Written instruction –
Print, please, the line that contains "The FreeCAD and" and each line after it to the end of the entries, unchanged and with nothing else.

[Dataset excerpt]

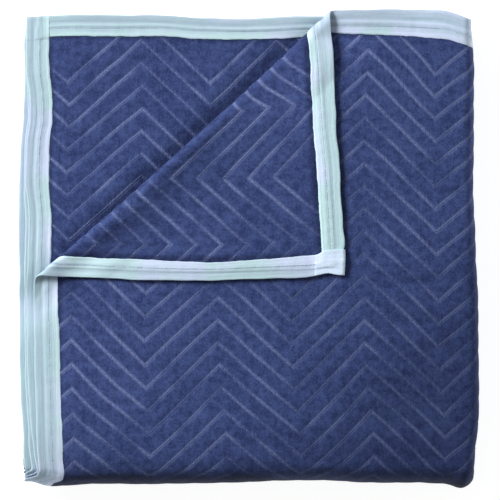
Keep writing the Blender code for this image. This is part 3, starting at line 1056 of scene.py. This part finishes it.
def bumped(tree, surface, *layers):  # height, distance and strength, the broadest first
    bump = {}
    for height, distance, strength in layers:
        bump.update({"Height": height, "Distance": distance, "Strength": strength})
        bump["Normal"] = addNode(tree, "ShaderNodeBump", bump).outputs[0]
    tree.links.new(bump["Normal"], surface.inputs["Normal"])


def dimmed(tree, colour, share, powers=(1.0, 1.0, 1.0)):
    shares = {k: sums(tree, "POWER", share, power) for k, power in enumerate(powers)}
    shade = addNode(tree, "ShaderNodeCombineColor", shares).outputs[0]
    return mixed(tree, 1.0, colour, shade, "MULTIPLY")


grainLook = {
    "roughness": 0.65,
    "softScale": 0.27,  # of the softer lint over the weave
    "softHeight": 0.60,
    "mottle": (0.45, 0.55),  # how much of the lint and of the weave shows as colour
}


def newGroup(name, given, result):  # a group's own places and values, by name and kind of socket
    group = bpy.data.node_groups.new(name, "ShaderNodeTree")
    for way, sockets in (("INPUT", given), ("OUTPUT", result)):
        for socket, kind in sockets.items():
            group.interface.new_socket(socket, in_out=way, socket_type="NodeSocket" + kind)
    return group, group.nodes.new("NodeGroupInput").outputs, group.nodes.new("NodeGroupOutput").inputs


def ofGroup(tree, group, *values):
    return addNode(tree, "ShaderNodeGroup", dict(enumerate(values)), node_tree=group).outputs


def clothGroup():  # lint, slubs and a fine uneven weave, shared by the pad and the tape
    sockets = {"Place": "Vector", "Grain": "Float"}, {"Height": "Float", "Mottle": "Float"}
    group, given, result = newGroup("clothGrain", *sockets)
    place, grain = given[:2]
    weave = noiseOf(group, place, grain, 3.0, grainLook["roughness"])
    lint = noiseOf(group, place, times(group, grain, grainLook["softScale"]), 2.0)
    lintShare, weaveShare = grainLook["mottle"]
    mottle = plus(group, times(group, lint, lintShare), weave, weaveShare)
    group.links.new(plus(group, weave, lint, grainLook["softHeight"]), result["Height"])
    group.links.new(mottle, result["Mottle"])
    return group


clothGrain = clothGroup()


threadLook = {
    "quilting": (0.140, 0.178, 0.355, 1),
    "quiltingDull": (0.078, 0.108, 0.255, 1),
    "tape": (0.480, 0.600, 0.720, 1),
    "tapeDull": (0.300, 0.390, 0.480, 1),
    "fuzz": (160.0, 0.6),  # fine differences along it: scale and amount
    "faint": (0.36, 0.60),  # its lines sink from sight here and there
    "faintScale": 23.0,
    "paintedLineShading": (-0.16, 0.08, 1.20, 0.90),  # painted light on it at the upper left, and painted shade at the middle and beyond
    "slant": (0.84, 1.04),  # painted shade on the lines that run up to the right, evening out how the key light catches them, and on those that run down to it
    "roughness": 0.85,
    "gloss": 0.20,
}
navy = {
    "light": (0.054, 0.084, 0.234, 1),
    "dark": (0.0205, 0.034, 0.120, 1),
    "grain": 520.0,
    "mottle": (0.38, 0.62),
    "broad": (24.0, 0.5),  # broader patches: scale and amount
    "paintedShadeHue": (1.0, 0.93, 0.84),  # where painted shade darkens it, it turns bluer: powers of the shade in each colour
    "faded": (0.124, 0.160, 0.336, 1),  # worn pale along the stitched lines
    "fadedHalf": 0.175,  # how far from a line, in line spacings
    "leastFaded": 0.30,
    "slant": (0.92, 1.02),  # how much of it on the lines that run up, and on those that run down: painted shade that evens out how the key light catches them
    "corner": (0.75, -0.66),  # the way to the lower right corner, where painted shade darkens it
    "paintedCornerShades": ((0.09, 0.27, 1.0, 0.62), (-0.26, -0.08, 0.84, 1.0)),  # painted shade at the lower right and at the upper left: from, to, shades there
    "paintedShadowBesideTape": (0.46, 0.0065),  # painted shadow beside the tape, and how far that reaches
    "rollBend": (0.14, 0.26, 0.0, 0.006),  # the crease bends a little, from and to along it
    "rollWaver": 0.016,
    # painted shade and painted highlight in bands beside the crease: soft edges across it, strength from
    # place to place along it, shade
    "paintedShadingBesideRoll": (
        ((-0.042, -0.028), (-0.015, -0.010), (0.100, 0.170, 1.0, 0.0), 0.66),  # below the roll
        ((-0.080, -0.050), (-0.016, -0.009), (0.170, 0.215, 0.0, 1.0), 1.26),  # by its upper end
        ((-0.013, -0.009), (-0.003, 0.000), (0.045, 0.100, 1.0, -0.7), 1.20),  # on it
        ((0.000, 0.0015), (0.004, 0.026), (-0.02, 0.03, 0.3, 1.0), 0.70),  # above it
    ),
    # painted shade where the top rounds over the lower fold: places down, and shades there
    "paintedShadeLowerFold": ((-0.2085, 1.0), (-0.2180, 0.76), (-0.2265, 0.62), (-0.2320, 0.26)),
    "foldWaver": 0.010,
    "foldPaler": (-0.02, 0.14, 0.0, 0.008),  # how much less far the painted shade reaches up on the right
    "gathers": (200.0, 0.85),  # along each stitched line, and across it
    "gathered": (0.02, 0.42, 1.0, 0.25),
    "gatherBump": (0.0012, 0.8),
    "clothBump": (0.0006, 0.7),
    "roughness": 0.88,
    "sheen": (0.06, 0.5),
    "gloss": 0.18,
}


def stepped(tree, value, rows):  # a chain of soft steps through rows of a place and a shade
    shade = 1.0
    for (upper, first), (lower, last) in zip(rows, rows[1:]):
        shade = times(tree, ranged(tree, value, lower, upper, last / first, 1.0), shade)
    return shade


def turnedBy(tree, spot, way):  # places along a line and beside it
    cos, sin = math.cos(way), math.sin(way)
    startX, startY = (place / 1000 for place in rollTroughs["place"])
    along = plus(tree, times(tree, spot[0], cos), spot[1], sin)
    beside = plus(tree, times(tree, spot[0], -sin), spot[1], cos)
    along = sums(tree, "ADD", along, -startX * cos - startY * sin)
    return along, sums(tree, "ADD", beside, startX * sin - startY * cos)


def paintedShadingBesideRoll(tree, spot, broad):  # painted shade in the hollows on both sides of the rolled crease, and a painted highlight on and by the roll
    along, beside = turnedBy(tree, spot, math.radians(rollTroughs["heading"]))
    beside = sums(tree, "SUBTRACT", beside, ranged(tree, along, *navy["rollBend"]))
    beside = mottled(tree, beside, broad, navy["rollWaver"])
    shade = 1.0
    for rise, fall, strength, deepest in navy["paintedShadingBesideRoll"]:
        band = times(tree, within(tree, beside, rise, fall), ranged(tree, along, *strength))
        shade = times(tree, plus(tree, 1.0, band, deepest - 1), shade)
    return shade


def towardsCorner(tree, spot):
    return plus(tree, times(tree, spot[1], navy["corner"][1]), spot[0], navy["corner"][0])


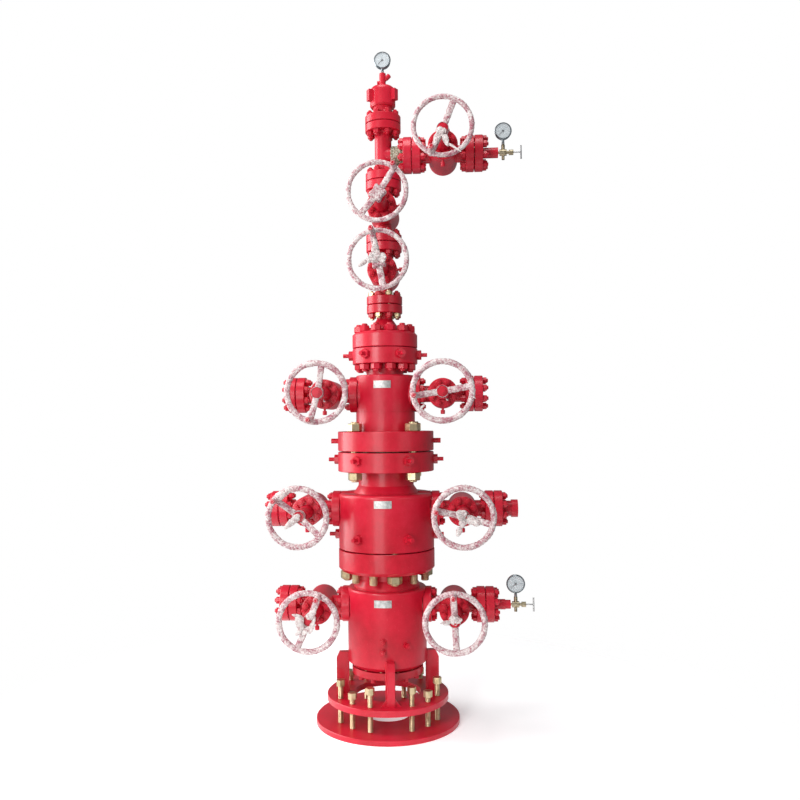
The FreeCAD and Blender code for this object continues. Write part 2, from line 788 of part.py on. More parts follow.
def valves():
    """Every gate valve: its body, and its handwheel turned to its own rest angle."""
    body_pattern = valve_body_pattern()
    bonnet = bonnet_pattern()
    wheel = handwheel_pattern()
    made = []
    bonnets = []
    for name, run, across, height, knob_angle in VALVES:
        turn = RUN_UP if run == "up" else Rotation()
        at = (across, "0", height)
        made.append(copied(name + "_body", body_pattern, at, turn))
        bonnets.append(copied(name + "_bonnet", bonnet, at, turn))
        spin = Rotation(Vector(0, -1, 0), knob_angle)
        made.append(copied(name + "_handwheel", wheel, at, spin))
    made.append(gathered("valve_bonnets", bonnets))
    return made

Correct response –
The FreeCAD and Blender code for this object continues. Write part 2, from line 788 of part.py on. More parts follow.
def valves():
    """Every gate valve: its body, and its handwheel turned to its own rest angle."""
    body_pattern = valve_body_pattern()
    bonnet = bonnet_pattern()
    wheel = handwheel_pattern()
    made = []
    bonnets = []
    for name, run, across, height, knob_angle in VALVES:
        turn = RUN_UP if run == "up" else Rotation()
        at = (across, "0", height)
        made.append(copied(name + "_body", body_pattern, at, turn))
        bonnets.append(copied(name + "_bonnet", bonnet, at, turn))
        spin = Rotation(Vector(0, -1, 0), knob_angle)
        made.append(copied(name + "_handwheel", wheel, at, spin))
    made.append(gathered("valve_bonnets", bonnets))
    return made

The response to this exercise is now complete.